# Exercise
Please give the listing again in its entirety, exactly as written.

# Data shown

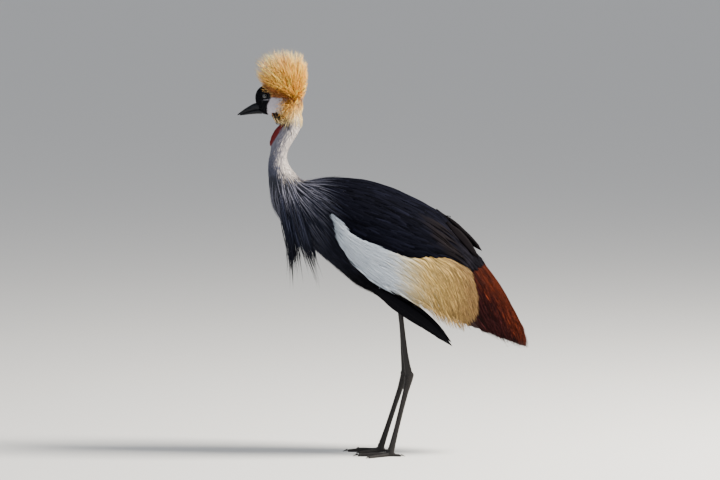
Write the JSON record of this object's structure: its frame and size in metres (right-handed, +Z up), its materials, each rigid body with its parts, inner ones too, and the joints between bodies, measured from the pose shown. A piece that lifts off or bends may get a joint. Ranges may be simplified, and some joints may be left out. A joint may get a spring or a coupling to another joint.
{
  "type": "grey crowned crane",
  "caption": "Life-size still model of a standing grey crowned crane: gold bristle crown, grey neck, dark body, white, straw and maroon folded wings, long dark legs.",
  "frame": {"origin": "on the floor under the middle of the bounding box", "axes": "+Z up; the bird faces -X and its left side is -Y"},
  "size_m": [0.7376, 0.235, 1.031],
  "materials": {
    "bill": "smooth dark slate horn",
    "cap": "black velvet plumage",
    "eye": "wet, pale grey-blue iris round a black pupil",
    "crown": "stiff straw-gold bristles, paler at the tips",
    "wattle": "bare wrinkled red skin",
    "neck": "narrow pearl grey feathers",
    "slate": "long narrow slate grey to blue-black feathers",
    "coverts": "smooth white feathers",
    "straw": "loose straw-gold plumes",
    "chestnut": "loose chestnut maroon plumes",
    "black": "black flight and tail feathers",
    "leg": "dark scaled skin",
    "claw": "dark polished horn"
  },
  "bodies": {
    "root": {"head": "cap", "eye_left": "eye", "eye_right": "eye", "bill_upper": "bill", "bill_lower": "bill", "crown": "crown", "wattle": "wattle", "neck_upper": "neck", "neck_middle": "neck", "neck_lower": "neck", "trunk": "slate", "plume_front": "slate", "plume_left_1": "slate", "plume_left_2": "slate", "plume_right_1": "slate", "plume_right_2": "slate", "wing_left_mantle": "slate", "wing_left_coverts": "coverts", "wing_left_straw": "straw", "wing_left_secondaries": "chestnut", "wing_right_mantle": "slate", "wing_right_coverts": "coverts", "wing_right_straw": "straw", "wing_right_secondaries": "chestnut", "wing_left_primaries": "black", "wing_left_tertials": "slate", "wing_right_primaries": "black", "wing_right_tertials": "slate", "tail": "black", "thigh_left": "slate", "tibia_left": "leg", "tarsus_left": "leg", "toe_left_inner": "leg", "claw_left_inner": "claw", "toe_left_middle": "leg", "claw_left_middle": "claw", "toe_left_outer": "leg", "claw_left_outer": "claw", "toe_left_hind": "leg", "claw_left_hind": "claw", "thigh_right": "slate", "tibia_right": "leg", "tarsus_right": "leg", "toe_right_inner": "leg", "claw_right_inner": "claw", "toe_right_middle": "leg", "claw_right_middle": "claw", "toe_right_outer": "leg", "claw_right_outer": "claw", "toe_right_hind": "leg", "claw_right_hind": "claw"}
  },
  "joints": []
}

# Response to the exercise
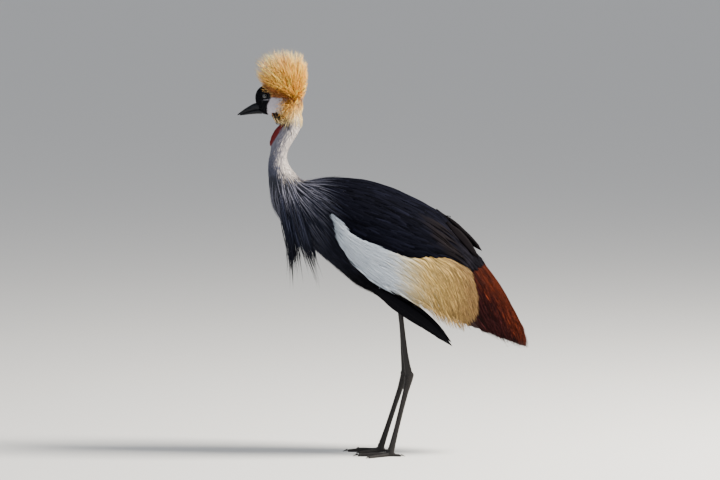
Write the JSON record of this object's structure: its frame and size in metres (right-handed, +Z up), its materials, each rigid body with its parts, inner ones too, and the joints between bodies, measured from the pose shown. A piece that lifts off or bends may get a joint. Ranges may be simplified, and some joints may be left out. A joint may get a spring or a coupling to another joint.
{
  "type": "grey crowned crane",
  "caption": "Life-size still model of a standing grey crowned crane: gold bristle crown, grey neck, dark body, white, straw and maroon folded wings, long dark legs.",
  "frame": {"origin": "on the floor under the middle of the bounding box", "axes": "+Z up; the bird faces -X and its left side is -Y"},
  "size_m": [0.7376, 0.235, 1.031],
  "materials": {
    "bill": "smooth dark slate horn",
    "cap": "black velvet plumage",
    "eye": "wet, pale grey-blue iris round a black pupil",
    "crown": "stiff straw-gold bristles, paler at the tips",
    "wattle": "bare wrinkled red skin",
    "neck": "narrow pearl grey feathers",
    "slate": "long narrow slate grey to blue-black feathers",
    "coverts": "smooth white feathers",
    "straw": "loose straw-gold plumes",
    "chestnut": "loose chestnut maroon plumes",
    "black": "black flight and tail feathers",
    "leg": "dark scaled skin",
    "claw": "dark polished horn"
  },
  "bodies": {
    "root": {"head": "cap", "eye_left": "eye", "eye_right": "eye", "bill_upper": "bill", "bill_lower": "bill", "crown": "crown", "wattle": "wattle", "neck_upper": "neck", "neck_middle": "neck", "neck_lower": "neck", "trunk": "slate", "plume_front": "slate", "plume_left_1": "slate", "plume_left_2": "slate", "plume_right_1": "slate", "plume_right_2": "slate", "wing_left_mantle": "slate", "wing_left_coverts": "coverts", "wing_left_straw": "straw", "wing_left_secondaries": "chestnut", "wing_right_mantle": "slate", "wing_right_coverts": "coverts", "wing_right_straw": "straw", "wing_right_secondaries": "chestnut", "wing_left_primaries": "black", "wing_left_tertials": "slate", "wing_right_primaries": "black", "wing_right_tertials": "slate", "tail": "black", "thigh_left": "slate", "tibia_left": "leg", "tarsus_left": "leg", "toe_left_inner": "leg", "claw_left_inner": "claw", "toe_left_middle": "leg", "claw_left_middle": "claw", "toe_left_outer": "leg", "claw_left_outer": "claw", "toe_left_hind": "leg", "claw_left_hind": "claw", "thigh_right": "slate", "tibia_right": "leg", "tarsus_right": "leg", "toe_right_inner": "leg", "claw_right_inner": "claw", "toe_right_middle": "leg", "claw_right_middle": "claw", "toe_right_outer": "leg", "claw_right_outer": "claw", "toe_right_hind": "leg", "claw_right_hind": "claw"}
  },
  "joints": []
}